И я уже подготовил речь, что считаю его великим артистом, что я – его усерднейший до гроба поклонник, что он доставляет мне огромную радость своим гением, что я – готов ему всячески служить и угождать, что я и сам собираюсь быть актером, чувствую в себе актерские силы и буду всегда, по мере сил, подражать ему…
Актер шел медленно, наслаждаясь теплом, солнцем. Я видел отпечатки его калош на мокроватом тротуаре, складку брюк, волосы из-под шляпы – и все казалось мне необыкновенным, не таким, как у других, а из ряда вон выходящим.
Воображение все работало по-детски, и я думал, что вот так и в Афинах, и в Риме, ученики скромно, скромно, обязательно скромно, ходили вслед за своими наставниками, исполняя их маленькие поручения, бегали за табаком или опускали письма в почтовый ящик…
Наконец артист вошел в подъезд своего отеля, и меблированные комнаты Подкаминского показались мне пышным дворцом…
И тут только я вспомнил, что сильно запоздал к обеду: с ужасом я услышал, как на колокольне пробило четыре часа. И я, что называется, со всех ног понесся домой. Так и знал. Дома сейчас же предположили, что я за хорошие дела был заперт в карцере.
– О нет! – снисходительно и гордо ответил я.

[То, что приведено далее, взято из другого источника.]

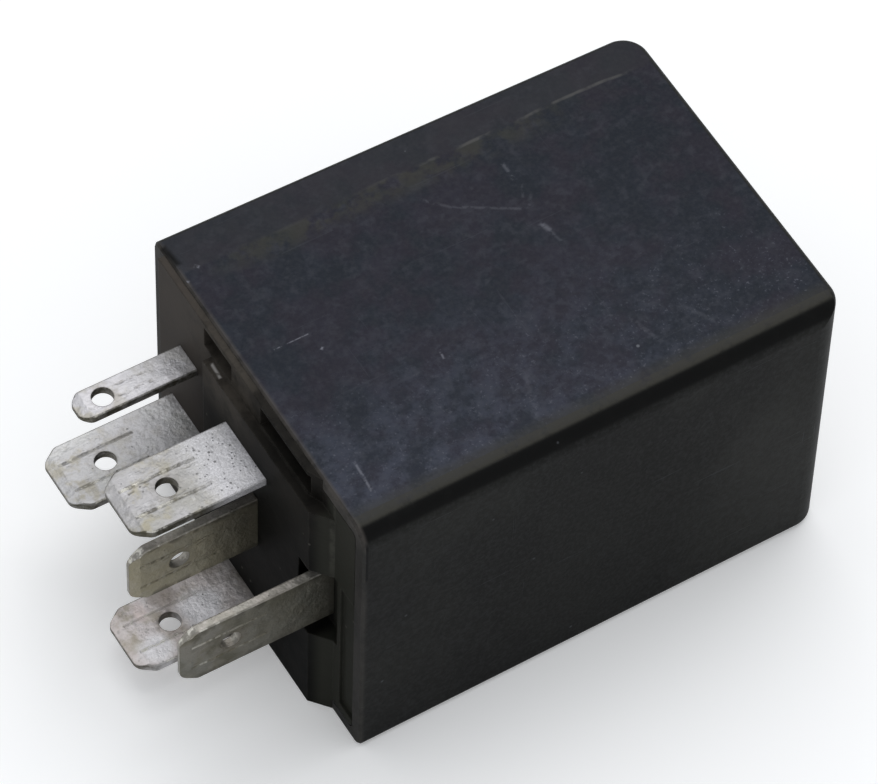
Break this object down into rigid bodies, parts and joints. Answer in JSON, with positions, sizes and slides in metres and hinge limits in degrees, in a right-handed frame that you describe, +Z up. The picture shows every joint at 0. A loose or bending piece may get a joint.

– А где же ты был? Что ты делал?
– Где был? Что делал? Гулял по Московской улице с Шуваловым.
– Что-о?
– Говорю, гулял с Шуваловым. Шувалов хотел потолковать со мной кое о чем.
– И что же?
– Ну, и поговорили…
Вообще лгуном я не был, и это в доме твердо знали, но на этот раз на меня, все-таки, посмотрели не без некоторого удивления.
– Гулял с самим Шуваловым!
Когда я вспоминаю эти дни и когда теперь вижу, нос к носу, современную Европу, то начинаю думать, что Харьков, большой, но все-таки, второстепенный русский город, – должен по всей справедливости считаться одним из крупнейших культурных центров Европы.
Когда тот же Шувалов неожиданно и скоропостижно скончался, то Харьков облекся в глубокий траур, даже уличные фонари завесил крепом, закрыл все свои магазины и несметной толпой шел за гробом любимого артиста и многие горько и, на этот раз, совершенно искренно плакали.